NIGHT WISHES came out after Lee’s passing in 2019. Upon publication, Maria Marshall kindly asked to interview me about it on her blog, The Picture Book Buzz. One of her questions was about how I got involved in a Lee Bennett Hopkins anthology, which gave me a wonderful opportunity to reflect not only on the unique process of working with Lee, but also on our friendship, the precious time we spent together from afar, and his profound impact on me personally and professionally. On the right is my answer to Maria’s question.
Contributing to Lee’s anthologies was by invitation
and this was my experience in the three LBH books I wrote poems for (School People, Night Wishes, and another that may or may not be published). In all cases, I was assigned a topic to write about and given free reign as to form. That said, Lee was a wonderful and exacting editor, and he knew what he was looking for—which means I went through quite a few revisions before he accepted a poem as “done”!
My poetry tends toward older kids, so writing for the younger set is a real challenge for me—I struggled mightily with all the poems I wrote for Lee! I even not-so-subtly hinted that he might want to ask someone else to write them, but he was always patient and encouraging. He pushed me in all the best ways.

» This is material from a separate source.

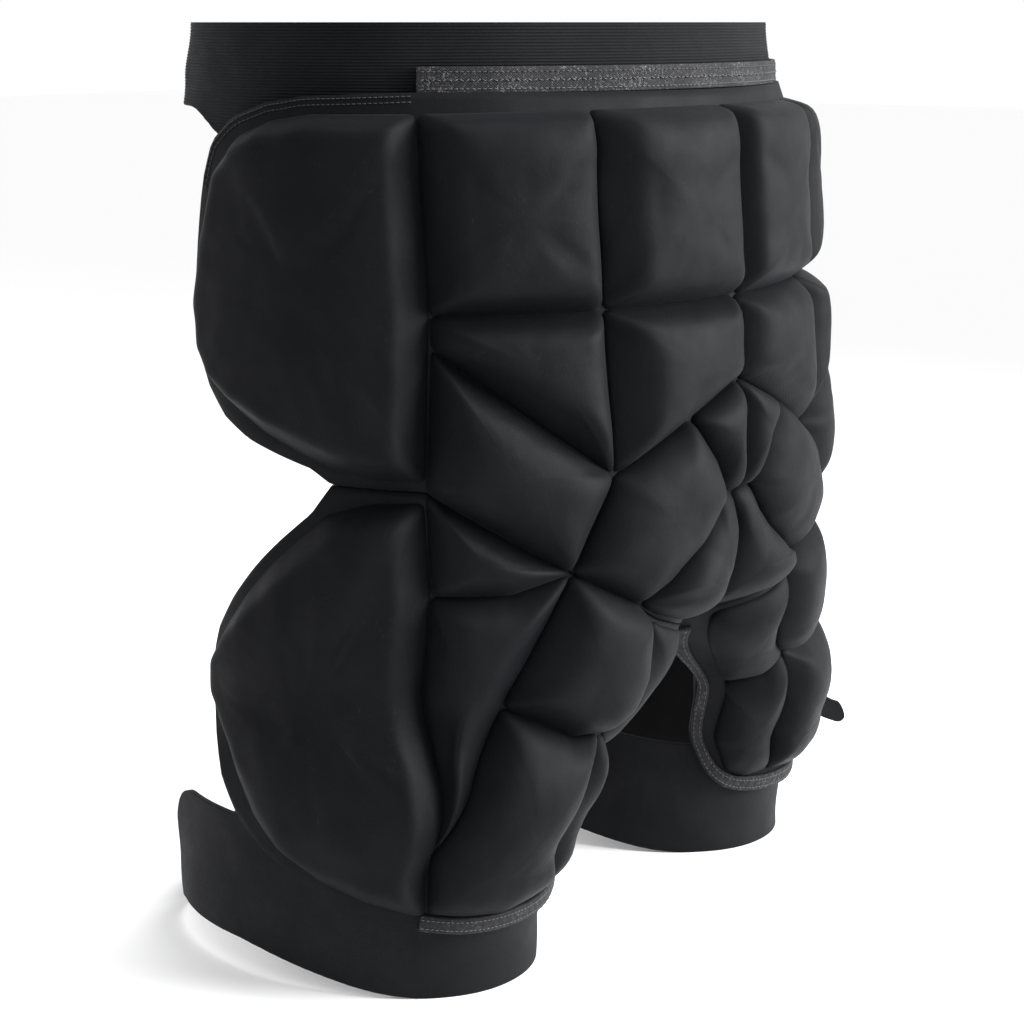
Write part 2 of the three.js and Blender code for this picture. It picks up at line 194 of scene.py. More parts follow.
# ---- materials --------------------------------------------------------------------------------------
def nodes_of(name):
    mat = bpy.data.materials.new(name)
    mat.use_nodes = True
    nt = mat.node_tree
    nt.nodes.clear()
    out = nt.nodes.new("ShaderNodeOutputMaterial")
    bsdf = nt.nodes.new("ShaderNodeBsdfPrincipled")
    nt.links.new(bsdf.outputs[0], out.inputs[0])
    return mat, nt, bsdf


def node(nt, kind, inputs=None, **props):
    n = nt.nodes.new(kind)
    for k, v in props.items():
        setattr(n, k, v)
    for k, v in (inputs or {}).items():
        if isinstance(v, bpy.types.NodeSocket):
            nt.links.new(v, n.inputs[k])
        else:
            n.inputs[k].default_value = v
    return n


def maths(nt, op, a, b=0.0, c=0.0):
    n = node(nt, "ShaderNodeMath", operation=op)
    for i, v in enumerate((a, b, c)):
        if isinstance(v, bpy.types.NodeSocket):
            nt.links.new(v, n.inputs[i])
        else:
            n.inputs[i].default_value = v
    return n.outputs[0]


def mix_colour(nt, fac, a, b):
    n = node(nt, "ShaderNodeMix", data_type="RGBA")
    for k, v in ((0, fac), (6, a), (7, b)):
        if isinstance(v, bpy.types.NodeSocket):
            nt.links.new(v, n.inputs[k])
        else:
            n.inputs[k].default_value = v if k == 0 or len(v) == 4 else (*v, 1)
    return n.outputs[2]


def fabric(name, dark, light, rough, sheen, weave=0.55, bump=0.25, lint=0.0, lint_colour=(0.35, 0.35, 0.37),
           rib=0.0, rib_pitch=1.3, tint=(0.85, 0.88, 1.0), spec=0.5):
    """Dyed cloth: knit rows and columns, mottled dye, worn sheen, and lint caught in it; ribbed elastic also
    gets painted shade in its grooves and painted highlight on its rib crests. Pitches in mm.
    """
    mat, nt, bsdf = nodes_of(name)
    uv = node(nt, "ShaderNodeUVMap", uv_map="flat").outputs[0]
    place = node(nt, "ShaderNodeTexCoord").outputs["Object"]
    part = node(nt, "ShaderNodeSeparateXYZ", {0: uv})
    k = 2 * math.pi / (weave * MM)
    rows = maths(nt, "SINE", maths(nt, "MULTIPLY", part.outputs[1], k))
    cols = maths(nt, "SINE", maths(nt, "MULTIPLY", part.outputs[0], k * 0.8))
    knit = maths(nt, "MULTIPLY", rows, cols)
    fibre = node(nt, "ShaderNodeTexNoise", {"Vector": place, "Scale": 2600.0, "Detail": 2.0}).outputs[0]
    mottle = node(nt, "ShaderNodeTexNoise", {"Vector": place, "Scale": 38.0, "Detail": 5.0,
                                            "Roughness": 0.62}).outputs[0]
    wide = node(nt, "ShaderNodeTexNoise", {"Vector": place, "Scale": 9.0, "Detail": 3.0}).outputs[0]
    height = maths(nt, "ADD", maths(nt, "MULTIPLY", knit, 0.5), maths(nt, "MULTIPLY", fibre, 0.9))
    if rib:
        ribs = maths(nt, "SINE", maths(nt, "MULTIPLY", part.outputs[1], 2 * math.pi / (rib_pitch * MM)))
        height = maths(nt, "ADD", height, maths(nt, "MULTIPLY", ribs, rib))
    blend = maths(nt, "MULTIPLY_ADD", maths(nt, "SUBTRACT", mottle, 0.5), 1.6,
                  maths(nt, "MULTIPLY_ADD", maths(nt, "SUBTRACT", wide, 0.5), 0.9, 0.5))
    blend = node(nt, "ShaderNodeClamp", {0: blend}).outputs[0]
    colour = mix_colour(nt, blend, dark, light)
    thread = node(nt, "ShaderNodeMapRange", {0: knit, 1: -1.0, 2: 1.0, 3: 0.80, 4: 1.15}).outputs[0]
    hsv = node(nt, "ShaderNodeHueSaturation", {"Value": thread, "Color": colour})
    colour = hsv.outputs[0]
    if rib:
        # Painted shade in the grooves between the ribs and painted highlight on their crests, put into the
        # colour.
        painted_rib_shade = node(nt, "ShaderNodeMapRange", {0: ribs, 1: -1.0, 2: 1.0, 3: 0.62, 4: 1.18}).outputs[0]
        colour = node(nt, "ShaderNodeHueSaturation", {"Value": painted_rib_shade, "Color": colour}).outputs[0]
    if lint:
        fluff = node(nt, "ShaderNodeTexNoise", {"Vector": place, "Scale": 900.0, "Detail": 3.0,
                                               "Roughness": 0.7}).outputs[0]
        patch = node(nt, "ShaderNodeTexNoise", {"Vector": place, "Scale": 60.0, "Detail": 2.0}).outputs[0]
        fluff = maths(nt, "MULTIPLY_ADD", maths(nt, "SUBTRACT", patch, 0.5), 0.22, fluff)
        spots = node(nt, "ShaderNodeMapRange", {0: fluff, 1: 0.63 - 0.12 * lint, 2: 0.80 - 0.12 * lint,
                                               3: 0.0, 4: min(1.0, 0.35 + lint)}).outputs[0]
        colour = mix_colour(nt, spots, colour, lint_colour)
    nt.links.new(colour, bsdf.inputs["Base Color"])
    worn = node(nt, "ShaderNodeMapRange", {0: mottle, 1: 0.3, 2: 0.75,
                                          3: rough + 0.07, 4: rough - 0.07}).outputs[0]
    nt.links.new(worn, bsdf.inputs["Roughness"])
    bsdf.inputs["Specular IOR Level"].default_value = spec
    bsdf.inputs["Sheen Weight"].default_value = sheen
    bsdf.inputs["Sheen Roughness"].default_value = 0.35
    bsdf.inputs["Sheen Tint"].default_value = (*tint, 1)
    b = node(nt, "ShaderNodeBump", {"Height": height, "Strength": bump, "Distance": 0.0004})
    soft = node(nt, "ShaderNodeBump", {"Height": mottle, "Strength": 0.35, "Distance": 0.0012,
                                      "Normal": b.outputs[0]})
    nt.links.new(soft.outputs[0], bsdf.inputs["Normal"])
    return mat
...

Example: my first draft of “Night Light” was a tortured roundel, to which he responded along the lines of “You’re waxing poetic—what night light do you know talks like that?”
Hahaha. Loved that man!
How would a clock, nightlight, or teddy bear say good night? In this enchanting poetry collection, Lee Bennett Hopkins and thirteen other poets imagine the wishes whispering through a young girl’s bedroom as she falls asleep. The bookshelf’s stories curl through her head; the pillow transforms into a hot air balloon; the rocking horse waits expectantly for tomorrow’s adventures. Stunning gouache illustrations by Jen Corace offer new details to discover with every reading.
Perfect for bedtime reading and re-reading, Night Wishes will transport young readers into a wonderful, whimsical world of dreams.

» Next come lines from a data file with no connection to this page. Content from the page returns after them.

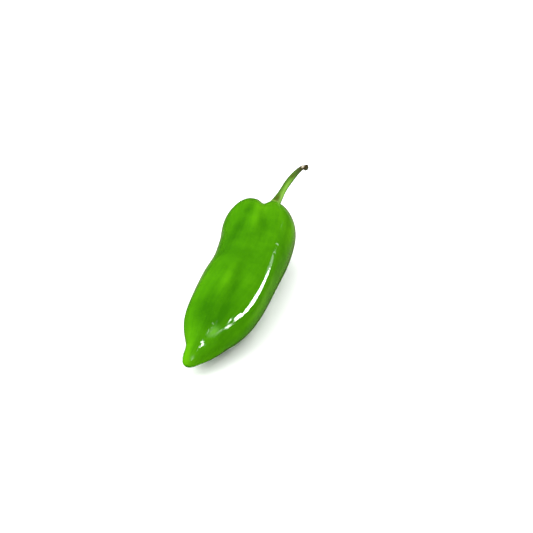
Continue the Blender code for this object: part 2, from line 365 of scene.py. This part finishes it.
# How the stem is tinted between its ribs, as painted shade, and along its fibres, from where to where,
# how much.
PAINTED_FURROW_SHADE = (0.45, 0.4, 0.75)
FURROW_EDGES = (-1.0, 0.2)
FURROW_STRENGTH = 0.35
FIBRE_TINT = (0.34, 0.3, 0.64)
FIBRE_EDGES = (0.35, 0.65)
FIBRE_STRENGTH = 0.25
FIBRE_NOISE = (2.2, 3.0, 0.6)  # scale, detail, roughness
FIBRE_STRETCH = (1.0, 1.0, 0.5)
FIBRE_BUMP = (0.4, 0.0001)  # strength, depth
STEM_ROUGHNESS = (0.45, 0.6)
STEM_SHINE = 0.02  # how strongly it mirrors light
# The fibres in the stem's shape: their depth as a share of its radius, and their length.
FIBRE_DEPTH = 0.05
FIBRE_LENGTH = 0.006
RADIUS_IN_FIBRES = 3.5  # the stem's radius, in breadths of a fibre
# The dry end is crumpled: from where, fully so how much further on, and its radius there. Its
# depth is a share of the radius too.
END_FROM = 0.0474
END_SOFTNESS = 0.001
END_RADIUS = 0.002
END_DEPTH = 0.22
END_GRAIN = 0.0009

FLOOR_SIZE = 6.0
FLOOR_COLOUR = (0.9, 0.9, 0.9)
FLOOR_ROUGHNESS = 0.8

# The camera looks down at the pod from beyond its tip.
CAMERA_AZIMUTH = -76.0
CAMERA_ELEVATION = 27.5
CAMERA_DISTANCE = 0.72
CAMERA_AIM = (-0.0038, -0.0142, 0.026)
LENS_MM = 85.0

# The soft light from all round: the azimuth and elevation that it's strongest at, its strength
# there, and its strength at the other side.
SKY_WAY = (180.0, 60.0)
SKY_STRONG = 2.8
SKY_WEAK = 0.42
SKY_COSINES = (-0.35, 1.0)  # of the angle to the strongest, from weak to strong
# What the gloss mirrors: a little from all round, and more from three places low beyond the
# stem. For these, the azimuth and elevation, the cosines where it starts and is full, strength.
GLOSS_COLOUR = (1.0, 0.84, 0.6)
GLOSS_ALL_ROUND = 0.02
GLOSS_FROM = (
    ((62.0, -32.0), (0.92, 0.99), 0.16),
    ((85.0, -13.0), (0.955, 0.99), 0.34),
    ((114.0, -25.0), (0.945, 0.99), 0.23),
)

# Lamps: azimuth, elevation, width and height in degrees as the pepper sees them, brightness.
LAMP_DISTANCE = 3.0
KEY_LAMP = (-140.0, 50.0, 48.0, 48.0, 1.05)
# The lamps that only show in the gloss.
GLOSS_LAMPS = {
    "strip": (24.5, 26.0, 61.0, 21.0, 115.0),
    "strip_end": (-2.5, 39.0, 13.0, 18.0, 115.0),
    "strip_far": (62.0, 25.0, 14.0, 9.0, 6.0),
    "spot": (-18.0, 57.5, 5.4, 7.0, 80.0),
    "spot_glow": (-17.0, 57.0, 12.0, 12.0, 5.0),
    "tip_gleam": (-43.0, 37.0, 14.0, 14.0, 18.0),
}


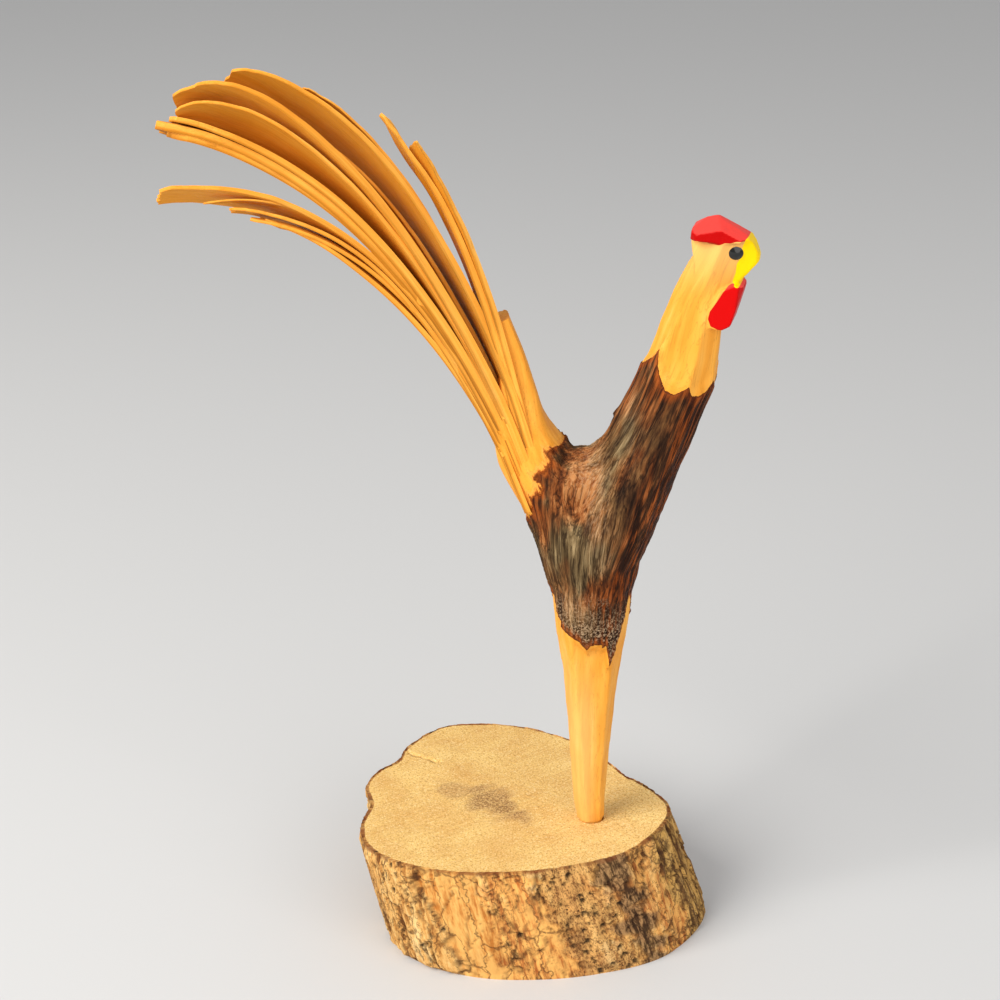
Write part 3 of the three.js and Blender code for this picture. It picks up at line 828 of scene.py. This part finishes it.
note(
    branch, bare=bare, fringe=fringe, streak=0.6 * streak + 0.6 * hollow, patch=patch,
    shade=shade, crust=crust, knot=np.maximum(knot, 0.6 * flap),
    red=spots(
        (4, 131, 5, 8, 1), (11, 130, 4, 9, 0.7), (20.5, 139, 2.2, 12, 0.3),
        (27, 150, 1.6, 9, 0.3), (17, 103, 5, 6, 0.8), (2, 121, 3, 9, 0.5),
    ),
    olive=spots((6, 118, 6, 8, 1), (13, 108, 5, 9, 0.8), (21, 150, 3, 9, 0.7), (7, 139, 3, 3, 0.5)),
    pale=spots(
        (12.5, 137, 4.5, 7, 1), (15.5, 124, 3, 9, 0.7), (22.5, 150, 3, 10, 0.4), (9, 100, 5, 5, 0.5),
    ),
    creamy=0.85 * lower_leg + 0.9 * ease(places[:, 2], 182, 197),
    grain_x=grain[:, 0], grain_y=grain[:, 1], grain_z=grain[:, 2],
)

# paint: how far inside each painted field a place lies, in millimetres
painted_fields = {
    "comb": [
        (34, 197.3), (35.7, 197.4), (37.2, 197.8), (38.9, 197.25), (40, 197), (42.5, 197),
        (43.9, 197.7), (45.3, 197.7), (46.6, 198.2), (48.6, 198.2), (50.2, 199.2), (44, 205),
        (34, 203),
    ],
    "beak": [
        (48.7, 198.5), (47.9, 196.6), (47.8, 194.3), (46.7, 192.3), (46.5, 190), (45.8, 187.7),
        (47, 186.7), (53, 188), (53, 198), (50, 199.5),
    ],
    "wattle": [
        (45.7, 187.3), (46.9, 187.35), (50, 187), (50, 176), (45, 175), (43.1, 175.9),
        (41.2, 176.7), (40.5, 178.5), (40.9, 180.4), (42.6, 183.1), (44, 185.6), (45, 186.8),
    ],
}
eye_place, eye_radius = (46.5, 195.0), 1.7


def inside(places, field):
    """How far flat places lie inside a closed outline, below 0 outside it."""
    corners = np.array(field, float)
    following = np.roll(corners, -1, axis=0)
    distance = from_line(places, np.vstack([corners, corners[:1]]))
    odd = np.zeros(len(places), bool)
    for (x0, z0), (x1, z1) in zip(corners, following):
        crosses = (z0 > places[:, 1]) != (z1 > places[:, 1])
        level = np.where(z1 == z0, 1e-9, z1 - z0)
        odd ^= crosses & (places[:, 0] < x0 + (places[:, 1] - z0) * (x1 - x0) / level)
    return np.where(odd, distance, -distance)


on_head = places[:, 2] > head_above
for name, field in painted_fields.items():
    depth = np.full(len(places), -well_inside)
    depth[on_head] = inside(flat_places[on_head], field)
    note(branch, **{name: depth})
from_eye = np.linalg.norm(flat_places - eye_place, axis=1)
# a painted highlight: the head's upward faces are noted for lighter red paint
note(branch, eye=eye_radius - from_eye, sheen=ease(normals[:, 2], 0.5, 0.75) * on_head)
# the eye is a drop of paint that dried a little proud
places += normals * (0.7 * on_head * np.clip(1 - (from_eye / eye_radius) ** 2, 0, 1))[:, None]
lay(branch, places)
bpy.ops.object.shade_smooth()


def whittled_wood(start):
    """Bare wood that the knife left along its grain: colour, bump, and places by grain."""
    x, y, z = start.noted("grain_x grain_y grain_z")
    grain = start.node("CombineXYZ", X=x, Y=y, Z=z)
    tree_rings = start.noise(grain, 0.55, 3, 0.5, 0.035)
    pores = start.noise(grain, 4.5, 3, 0.6, 0.05)
    warmth = start.noise(start.place(), 0.06, 3)
    lines = start.math("ABSOLUTE", start.noise(grain, 1.5, 2, 0.5, 0.012) - 0.5)
    wood = coated(
        (0.6 * tree_rings + 0.4 * warmth).ramp(
            (0.34, "e0922e"), (0.48, "eea23a"), (0.6, "f3ae48"), (0.72, "f7bd62")
        ),
        (pores.step(0.58, 0.75) * 0.35, "cc8431"),
        (lines.step(0.02, 0.004) * 0.45, "b8762c"),
    )
    return wood, tree_rings * 0.5 + pores * 0.5, grain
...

A gentle, comforting ticket to beddy-bye—and good dreams.
The late Lee Bennett Hopkins gathered these fourteen poems, written by such prominent children’s poets as Joyce Sidman, Nikki Grimes, and Eileen Spinelli, for this picture book of dreamy, comforting images of nighttime and sleep. The volume begins and ends with a poem by Rebecca Kai Dotlich: first “Bed,” which invites children to “Climb in”; and then “Bed Again,” inviting them to “Climb out” and “Grab your breakfast, / your curiosity, / your wonder— / and go.” Illustrator Corace takes the opening spread to show a brown-skinned child surrounded by the motifs that will resurface in subsequent poems, including the teddy bear found in Hopkins’s own: “I’m here for you / to snuggle into / as you / squeeze me tight.” The poems flow smoothly from one to the next; the illustrations also have a linear progression in that they skillfully incorporate related elements: stars in one image, stars and an angel in the following illustration, and then a starry window with the child in bed and a picture of an angel above. Children will enjoy finding the repeating motifs and appreciate the soothing, snuggly poetry. –Susan Dove Lempke
From the November/December 2020 issue of The Horn Book Magazine.

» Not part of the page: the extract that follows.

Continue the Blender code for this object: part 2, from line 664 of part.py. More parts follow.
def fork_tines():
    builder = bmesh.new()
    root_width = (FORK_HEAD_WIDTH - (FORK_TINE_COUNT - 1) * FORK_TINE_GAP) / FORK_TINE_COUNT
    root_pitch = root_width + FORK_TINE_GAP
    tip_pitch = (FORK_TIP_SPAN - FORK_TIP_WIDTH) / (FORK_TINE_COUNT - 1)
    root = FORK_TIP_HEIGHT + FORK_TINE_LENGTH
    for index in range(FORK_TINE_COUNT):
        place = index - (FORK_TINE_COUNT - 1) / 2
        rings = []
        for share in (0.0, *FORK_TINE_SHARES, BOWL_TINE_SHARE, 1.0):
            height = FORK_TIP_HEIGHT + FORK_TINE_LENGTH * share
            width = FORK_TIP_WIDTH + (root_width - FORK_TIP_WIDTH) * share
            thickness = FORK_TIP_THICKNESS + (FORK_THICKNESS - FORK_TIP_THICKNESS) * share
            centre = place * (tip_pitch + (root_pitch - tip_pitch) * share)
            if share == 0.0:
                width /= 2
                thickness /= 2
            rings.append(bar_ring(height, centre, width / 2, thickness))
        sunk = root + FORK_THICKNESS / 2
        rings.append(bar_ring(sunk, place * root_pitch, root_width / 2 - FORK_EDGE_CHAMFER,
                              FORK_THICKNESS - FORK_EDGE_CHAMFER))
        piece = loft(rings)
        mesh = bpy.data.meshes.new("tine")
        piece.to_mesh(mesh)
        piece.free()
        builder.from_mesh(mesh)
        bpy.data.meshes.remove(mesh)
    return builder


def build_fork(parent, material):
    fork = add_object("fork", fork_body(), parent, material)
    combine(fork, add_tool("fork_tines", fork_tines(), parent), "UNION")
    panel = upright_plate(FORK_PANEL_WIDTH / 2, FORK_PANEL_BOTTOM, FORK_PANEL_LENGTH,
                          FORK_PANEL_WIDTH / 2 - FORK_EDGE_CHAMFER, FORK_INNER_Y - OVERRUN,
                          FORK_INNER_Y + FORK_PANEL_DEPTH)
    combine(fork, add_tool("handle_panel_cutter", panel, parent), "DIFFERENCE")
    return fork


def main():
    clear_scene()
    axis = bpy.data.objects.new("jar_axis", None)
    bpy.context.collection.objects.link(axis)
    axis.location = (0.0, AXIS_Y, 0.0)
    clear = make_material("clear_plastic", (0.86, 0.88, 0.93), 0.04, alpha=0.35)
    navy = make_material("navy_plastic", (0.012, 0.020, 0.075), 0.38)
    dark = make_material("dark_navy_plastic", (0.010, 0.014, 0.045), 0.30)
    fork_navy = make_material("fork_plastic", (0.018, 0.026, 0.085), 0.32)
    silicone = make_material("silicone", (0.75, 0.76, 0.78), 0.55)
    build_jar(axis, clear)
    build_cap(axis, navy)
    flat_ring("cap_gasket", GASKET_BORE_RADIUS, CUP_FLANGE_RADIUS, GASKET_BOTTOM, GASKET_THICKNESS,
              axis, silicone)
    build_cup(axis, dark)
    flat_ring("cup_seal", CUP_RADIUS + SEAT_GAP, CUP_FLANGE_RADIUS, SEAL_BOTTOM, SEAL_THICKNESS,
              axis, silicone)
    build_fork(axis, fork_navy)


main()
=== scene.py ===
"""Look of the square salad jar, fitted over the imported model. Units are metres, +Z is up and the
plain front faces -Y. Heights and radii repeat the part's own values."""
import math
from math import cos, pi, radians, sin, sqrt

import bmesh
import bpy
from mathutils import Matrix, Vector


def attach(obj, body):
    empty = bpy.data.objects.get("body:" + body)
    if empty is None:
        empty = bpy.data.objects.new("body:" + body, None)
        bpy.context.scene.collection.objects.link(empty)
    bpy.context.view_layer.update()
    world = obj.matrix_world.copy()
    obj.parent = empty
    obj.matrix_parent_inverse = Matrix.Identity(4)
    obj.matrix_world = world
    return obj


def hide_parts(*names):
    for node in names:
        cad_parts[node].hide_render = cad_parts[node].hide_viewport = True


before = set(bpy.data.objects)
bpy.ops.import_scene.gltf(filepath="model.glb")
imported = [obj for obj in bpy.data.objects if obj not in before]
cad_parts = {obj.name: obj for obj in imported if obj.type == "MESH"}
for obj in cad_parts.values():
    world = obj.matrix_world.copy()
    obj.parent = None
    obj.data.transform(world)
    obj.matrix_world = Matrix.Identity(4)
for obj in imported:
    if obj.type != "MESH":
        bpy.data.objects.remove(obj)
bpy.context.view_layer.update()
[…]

Vital … for a back-to-school collection and good for reading aloud
Featuring 14 persona poems, this anthology features 10 poets anthropomorphizing items that can be found in the bedroom—“Cat” by Eileen Spinelli, “Teddy Bear” by volume editor Hopkins, and “Night-light” by Renée M. LaTulippe—and delivering goodnight wishes from its perspective. Three more poets—Nikki Grimes, Deborah Ruddell, and Darren Sardelli—offer lines from “Angel,” “Stars,” and “Moon,” respectively. While the poems vary in rhyme scheme, they share a gentle, whimsical tone (“I’ll dream of sunlit fisheries/ with daring things to do./ You’ll dream of starry wisheries/ where sweetest dreams come true,” reads Spinelli’s “Cat”). Corace’s soft illustrations feature a brown-skinned child with a mass of dark hair amid cheerily colored dreamscapes: in one scene, a cat is a galaxy swimming along giant green fish, while the child is garbed in astronaut attire. An imaginative anthology sure to send readers straight to sweet dreams. Ages 4–8.